In Kenya, Ross continued to pursue her interest in women's suffrage. After calling for a public meeting at the New Stanley Hotel alongside Blanche Massiah Schill, Ross became the founder and inaugural president of the East Africa Women's League (EAWL) on 14 March 1917. The organisation was open to white women only.

Ross said of the suffrage campaign that:

"Though at present the League's primary work would be to press for a vote here, it would not, I hope, die when it has won it. We women realize fully that the vote is but a means to an end and when we have the vote, then our public constructive work will have a chance of growing."

As president, she organised public campaign meetings and coordinated a petition asking for votes to be granted to European women, which was submitted on 24 February 1919. White European settler women were granted the right to vote in 1919. The EAWL then changed their mission, to "study and take action on, where necessary, all matters affecting the welfare and happiness of women and children of all races in East Africa." The EAWL's Library began under Ross' presidency. She was president until 1920 and was succeeded by Lady Macmillan.

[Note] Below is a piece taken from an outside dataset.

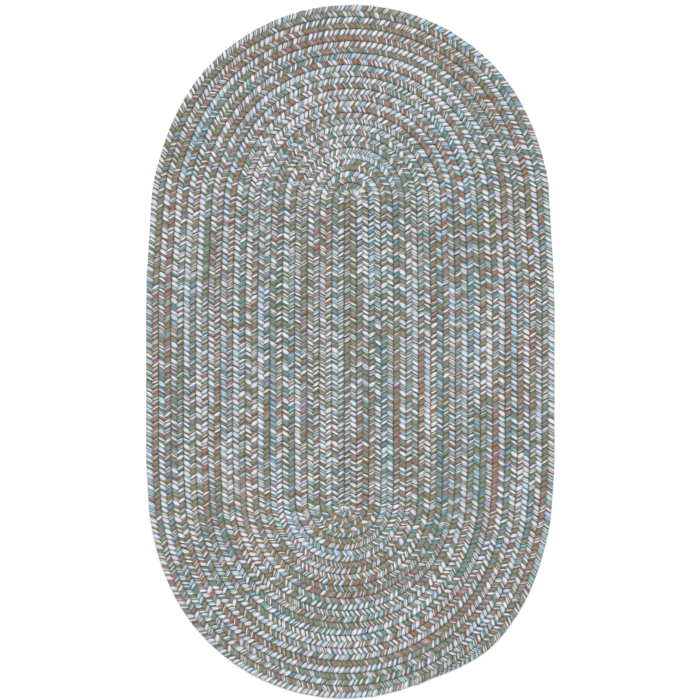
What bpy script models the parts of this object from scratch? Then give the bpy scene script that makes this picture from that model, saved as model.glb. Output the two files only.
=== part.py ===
"""Braided rug: one braid of three strands, coiled flat round a long fold and laced row to row.

Frame, in metres: the origin is under the middle of the rug, +Y runs along its length, +Z is up
and z = 0 is the underside.

The braid starts at the upper end of the fold, runs down the fold's right side, turns tightly
back up its left side, arches over its own start and goes on round, clockwise seen from above.
That makes sixteen rows left of the fold and seventeen right of it. The braid's tapered end lies
against the last row at the lower right.

Neighbouring rows are laced together, so they share the groove between them and the whole coil is
one body: a field of rounded ribs above, and the same rows flattened by the floor below.
"""

import math

import bmesh
import bpy

# The braid and the coil
BRAID_PITCH = 0.0264         # from one groove to the next, where the rows turn
LENGTH = 1.524               # end to end
TURNS = 16                   # rows left of the fold, above it and below it; one more lies right
LAST_ROW = TURNS + 1

# A row's section, from the groove it shares with one neighbour to the next
CROWN = 0.0120               # top of the rib, along its middle
SHOULDER = 0.0106            # height of the shoulders between the crown and the grooves
SHOULDER_IN = 0.25           # how far in from a groove they lie, as a share of the row's width
GROOVE_TOP = 0.0076          # bottom of the groove between two ribs
GROOVE_UNDER = 0.0022        # how far the groove below is lifted off the floor
RIM = 0.0058                 # height of the line where the outermost row is widest
TOP_SECTION = ((0.0, GROOVE_TOP), (SHOULDER_IN, SHOULDER), (0.5, CROWN), (1 - SHOULDER_IN, SHOULDER))
UNDER_SECTION = ((0.0, GROOVE_UNDER), (SHOULDER_IN, 0.0), (1 - SHOULDER_IN, 0.0))

# The rows lie a little looser at mid length, so the long sides bow outward
BOW = 0.03                   # added width there, as a share
BOW_UPPER = (0.397, 0.090)   # none at the first height, all of it at the second
BOW_LOWER = (-0.481, -0.217)

# The upper end leans to the right, and its shoulders are drawn in
LEAN = 0.0026                # how far to the right
LEAN_FROM = (0.30, 0.46)     # none at the first height, all of it at the second
DRAWN = 0.010                # width lost at the shoulders, as a share
DRAWN_FROM = (0.36, 0.46)
DRAWN_TO = (0.66, 0.50)

# The rows round both ends of the fold lie up the rug a little
LOWER_LIFT = 0.0079          # how far, round the lower end
LOWER_FROM = (1.0, 3.2)      # not at all this many rows out, all of it at the second number
LOWER_TO = (16.0, 7.5)
UPPER_LIFT = 0.0057          # how far, round the upper end
UPPER_TO = (12.0, 0.0)
LIFT_EASE = 0.10             # length of the straight runs over which it comes on

# The tapered end: the last row's width, as a share, at each step of the lower turn
TAPER = (1.0, 1.0, 1.0, 1.0, 1.0, 0.92, 0.50, 0.08, 0.0)

TURN_STEPS = 20              # flats in each half turn
STRAIGHT_STEPS = 4           # lengths in each straight run

UPPER_TURN = LENGTH / 2 - (TURNS + 0.5) * BRAID_PITCH   # where the upper half turns start
LOWER_TURN = -LENGTH / 2 + TURNS * BRAID_PITCH          # where the lower half turns start
FOLD = -BRAID_PITCH / 2                                 # the fold, seen along the rug
WELD = 0.00001


def between(value, limits):
    """An even rise from 0 at the first of two limits to 1 at the second, starting and stopping
    gently."""
    t = (value - limits[0]) / (limits[1] - limits[0])
    t = min(max(t, 0.0), 1.0)
    return t * t * (3 - 2 * t)


def lift(x, y):
    """How far up the rug a point lies, for the rows that it is out from the centre of its turn."""
    lower_out = math.hypot(x - FOLD, min(y - LOWER_TURN, 0.0)) / BRAID_PITCH
    lower = LOWER_LIFT * between(lower_out, LOWER_FROM) * between(lower_out, LOWER_TO)
    lower *= between(y, (LOWER_TURN + LIFT_EASE, LOWER_TURN))
    upper_out = math.hypot(x, max(y - UPPER_TURN, 0.0)) / BRAID_PITCH
    upper = UPPER_LIFT * between(upper_out, UPPER_TO)
    upper *= between(y, (UPPER_TURN - LIFT_EASE, UPPER_TURN))
    return lower + upper


def settled(x, y):
    """The place of a point once the long sides bow, the upper end leans and narrows, and the
    rows round both ends are lifted."""
    wider = BOW * between(y, BOW_UPPER) * between(y, BOW_LOWER)
    wider -= DRAWN * between(y, DRAWN_FROM) * between(y, DRAWN_TO)
    return x * (1 + wider) + LEAN * between(y, LEAN_FROM), y + lift(x, y)


def upper_turn(out, step):
    """A point on the half turns round the braid's start, `out` from their shared centre."""
    angle = math.pi * step / TURN_STEPS
    return out * math.cos(angle), UPPER_TURN + out * math.sin(angle)


def lower_turn(out, step):
    """A point on the half turns round the lower end of the fold."""
    angle = math.pi * step / TURN_STEPS
    return FOLD + out * math.cos(angle), LOWER_TURN - out * math.sin(angle)


def run_height(step):
    """How far along the rug a step of the straight runs lies."""
    return LOWER_TURN + (UPPER_TURN - LOWER_TURN) * step / STRAIGHT_STEPS


def right_run(out, step):
    """A point on the straight rows right of the fold."""
    return FOLD + out, run_height(step)


def left_run(out, step):
    """A point on the straight rows left of the fold."""
    return FOLD - out, run_height(step)


def section(profile, rows, fullness):
    """Distance and height of each line of a block of rows, from the inside to the outer edge.

    The outer edge is the rim. Where a further row lies against it, it is a groove instead, and
    `fullness` says how much of a row that neighbour is.
    """
    lines = [(row + share, height) for row in range(rows) for share, height in profile]
    lines.append((rows, RIM + (profile[0][1] - RIM) * fullness))
    return lines


def tail_section(profile, step):
    """The same for the last row alone, shrunk toward the rim as the braid tapers."""
    width = TAPER[step]
    lines = [(TURNS + share * width, RIM + (height - RIM) * math.sqrt(width))
             for share, height in profile]
    lines.append((TURNS + width, RIM))
    return lines


def neighbour(step):
    """How full the row outside the last turn is at a step of the lower turn."""
    return math.sqrt(TAPER[step]) if step < len(TAPER) else 0.0


def lay(bm, columns, place, inner=0.0):
    """Quads between neighbouring columns of section lines, set down by `place`."""
    verts = []
    for step, lines in enumerate(columns):
        column = []
        for out, height in lines:
            x, y = settled(*place((inner + out) * BRAID_PITCH, step))
            column.append(bm.verts.new((x, y, height)))
        verts.append(column)
    for a, b in zip(verts, verts[1:]):
        for i in range(len(a) - 1):
            bm.faces.new((a[i], a[i + 1], b[i + 1], b[i]))


def runs(bm, profile):
    """The straight rows on both sides of the fold."""
    lay(bm, [section(profile, TURNS, 0.0)] * (STRAIGHT_STEPS + 1), left_run)
    lay(bm, [section(profile, LAST_ROW, 0.0)] * (STRAIGHT_STEPS + 1), right_run)


def turns(bm, profile):
    """The rows round both ends."""
    steps = range(TURN_STEPS + 1)
    lay(bm, [section(profile, TURNS, 0.0)] * len(steps), upper_turn, inner=0.5)
    lay(bm, [section(profile, TURNS, neighbour(step)) for step in steps], lower_turn)


def tail(bm, profile):
    """The braid's tapered end, against the outside of the last turn."""
    lay(bm, [tail_section(profile, step) for step in range(len(TAPER))], lower_turn)


def start(bm):
    """The braid's rounded start, closed where it lies inside the first upper turn."""
    steps = range(TURN_STEPS + 1)
    shoulder_out = 0.5 - SHOULDER_IN
    dome = [(0.0, CROWN), (shoulder_out, SHOULDER), (0.5, GROOVE_TOP)]
    lay(bm, [dome] * len(steps), upper_turn)
    lay(bm, [[(shoulder_out, 0.0), (0.5, GROOVE_UNDER)]] * len(steps), upper_turn)
    land = [settled(*upper_turn(shoulder_out * BRAID_PITCH, step)) for step in steps]
    bm.faces.new([bm.verts.new((x, y, 0.0)) for x, y in land])


def coil_mesh():
    """The whole coil, welded along every shared line into one closed body."""
    bm = bmesh.new()
    for profile in (TOP_SECTION, UNDER_SECTION):
        runs(bm, profile)
        turns(bm, profile)
        tail(bm, profile)
    start(bm)
    bmesh.ops.remove_doubles(bm, verts=bm.verts, dist=WELD)
    bmesh.ops.dissolve_degenerate(bm, edges=bm.edges, dist=WELD)
    bmesh.ops.triangulate(bm, faces=bm.faces, quad_method="SHORT_EDGE")
    bmesh.ops.recalc_face_normals(bm, faces=bm.faces)
    mesh = bpy.data.meshes.new("braid_coil")
    bm.to_mesh(mesh)
    bm.free()
    return mesh


def yarn_material():
    """Matt yarn in the grey-green that the mixed colours give from afar."""
    material = bpy.data.materials.new("braid_yarn")
    material.use_nodes = True
    shader = material.node_tree.nodes["Principled BSDF"]
    shader.inputs["Base Color"].default_value = (0.32, 0.33, 0.32, 1.0)
    shader.inputs["Roughness"].default_value = 0.95
    return material


def main():
    for thing in list(bpy.data.objects):
        bpy.data.objects.remove(thing, do_unlink=True)
    rug = bpy.data.collections.new("braided_rug")
    bpy.context.scene.collection.children.link(rug)
    coil = bpy.data.objects.new("braid_coil", coil_mesh())
    coil.data.materials.append(yarn_material())
    rug.objects.link(coil)


main()
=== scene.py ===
# %% [markdown]
# # A braided rug
#
# The real rug is one braid, about forty-four metres of it, coiled flat round a long fold and laced
# row to row. The braid has three plump strands of mottled yarn, which cross over and under each
# other and show as two columns of short slanting legs in every row.
#
# A flat sheet with a picture of a braid on it would look right only from straight above. Here the
# three strands are carried along the whole coil as real tubes, so that the rows are ribs, the
# edge is scalloped, and the legs stand up between real slits.

import bpy
import numpy as np
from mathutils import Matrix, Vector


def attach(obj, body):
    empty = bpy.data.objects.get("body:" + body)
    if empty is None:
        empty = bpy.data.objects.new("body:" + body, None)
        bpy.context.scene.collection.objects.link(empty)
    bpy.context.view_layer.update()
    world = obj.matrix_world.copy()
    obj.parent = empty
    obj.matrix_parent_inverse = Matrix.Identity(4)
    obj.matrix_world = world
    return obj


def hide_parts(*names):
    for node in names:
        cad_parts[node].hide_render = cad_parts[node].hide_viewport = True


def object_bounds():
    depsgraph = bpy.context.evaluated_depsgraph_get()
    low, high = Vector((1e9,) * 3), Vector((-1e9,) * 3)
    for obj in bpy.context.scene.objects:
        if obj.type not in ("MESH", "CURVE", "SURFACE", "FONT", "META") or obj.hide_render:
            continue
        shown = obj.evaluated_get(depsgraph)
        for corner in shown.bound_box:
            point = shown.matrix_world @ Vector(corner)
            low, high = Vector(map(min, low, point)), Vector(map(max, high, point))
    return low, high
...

Ross spoke to the Women's Group of the Ethical Movement on the subject of "the Colour Bar in London." She was also a member of the Education Board of Kenya and played an influential part in Nairobi social life.

== Return to England ==
Ross and her family returned to England in 1922. In 1924, she gave evidence to the divorce law committee, which drew up a Parliamentary Bill. In 1926, she advocated for a broader definition of slavery, which would include exploitative labour for private companies to tackle East African forced labour on plantations, and encouraged women to use their electoral votes to influence British Colonial Office policy.

In 1933, Isabel was appointed vice-chair of the British branch of the Women's International League for Peace and Freedom (WILPF). In 1941, then president of the EAWL, Lady Baden-Powell, invited Ross to become an honorary member of the organisation. Ross visited Kenya in 1949 and spoke at an EAWL conference.

== Death ==
She died in 1964 in Poole, Dorset, England.